The Future of Travel in 2040

What will the future of travel be like in 20 years?  Well according to a major new report, it’ll be a combination of tech, convenience and speed with a few present day problems still around to befuddled us. But on balance the benefits will far outweigh the issues.

Authored by internationally renowned futurologist, Ray Hammond, ‘The World in 2040futurology series presents likely future developments and trends that will impact international travel and the traveler experience over the next 20 years. The report identifies key trends which will, collectively, revolutionize the travel landscape by 2040:

Virtual & Augmented Reality

  • Multi-sensory virtual reality technology will allow armchair travel planners to ‘step into’ virtual hotel rooms, visit street carnivals, explore museums or walk into restaurants, from the comfort of their own living room. This trend is expected to fuel an appetite for more real-life travel, rather than hinder it.

Instant check-in thanks to new technology

  • Facial pattern recognition systems are already in experimental use at airports and within 20 years, computer systems that can reliably identify your face will be in widespread use to check-in seamlessly.

Hotel software assistants

  • While some luxury hotels will greet their guests with a human face, many business and budget hotels will use automated check-in and guidance to rooms provided by software assistants. Some hotels will even provide robotic baggage carriers to move luggage.

Super-fast trains

  • Cross-border train journeys will be smoother and much improved in many parts of the world. Computer networks and the ‘Internet of Things’ (IoT) will manage national and international rail networks, allowing trains to run faster and closer together. Train speed will also increase on most rail networks, with most high-speed trains running at speeds above 125 mph.
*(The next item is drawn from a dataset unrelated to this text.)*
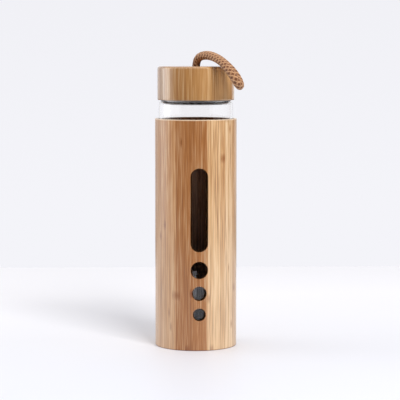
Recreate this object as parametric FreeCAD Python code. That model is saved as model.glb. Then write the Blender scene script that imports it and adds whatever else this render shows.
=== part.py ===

On-site 3D clothes printing

  • In 2040, it will be possible to send your measurements to your hotel in advance of your arrival and heavy or bulky clothes (e.g. raincoats or shoes) will have been printed out to await your arrival, reducing the amount of luggage the tourist of 2040 will have to transport. The low cost of 3D printed garments means travelers will be able to leave the clothes behind for local recycling.

Sustainable cruises

  • Cruise ships will be far more environmentally friendly than today’s giant ocean liners. Vessels will be powered by Liquified Natural Gas (LNG), a light fossil fuel with almost no greenhouse gas emissions, transforming cruise vacations into one of the greenest ways to travel the world. The range of cruise destinations will also continue to grow, with Asia proving particularly fertile ground.

Space as a regular destination

  • For some travelers in 2040, the world may not be enough as it may not offer a sufficiently large choice of destinations. By that time, it’s likely that tourists will be flying to and from the Moon on a regular basis as they seek the experience of seeing the Earth from space.

Commenting on the transformation expected for travelers by 2040, Ray Hammond said: “The face of travel as we know it will change dramatically over the next 20 years. Airline passenger numbers are forecast to double by that time and the travel industry is coming under increasing pressure from travelers for faster and more efficient travel experiences. By 2040, personal software assistants will be sufficiently intelligent to help travelers book their trips online and they will be able to cope with all the complexities of multi-destination travel planning in order to meet the needs of the traveler. Travel will also become more about rejuvenation, adventure, fulfilment and learning new skills rather than just ticking off places to see from a list.”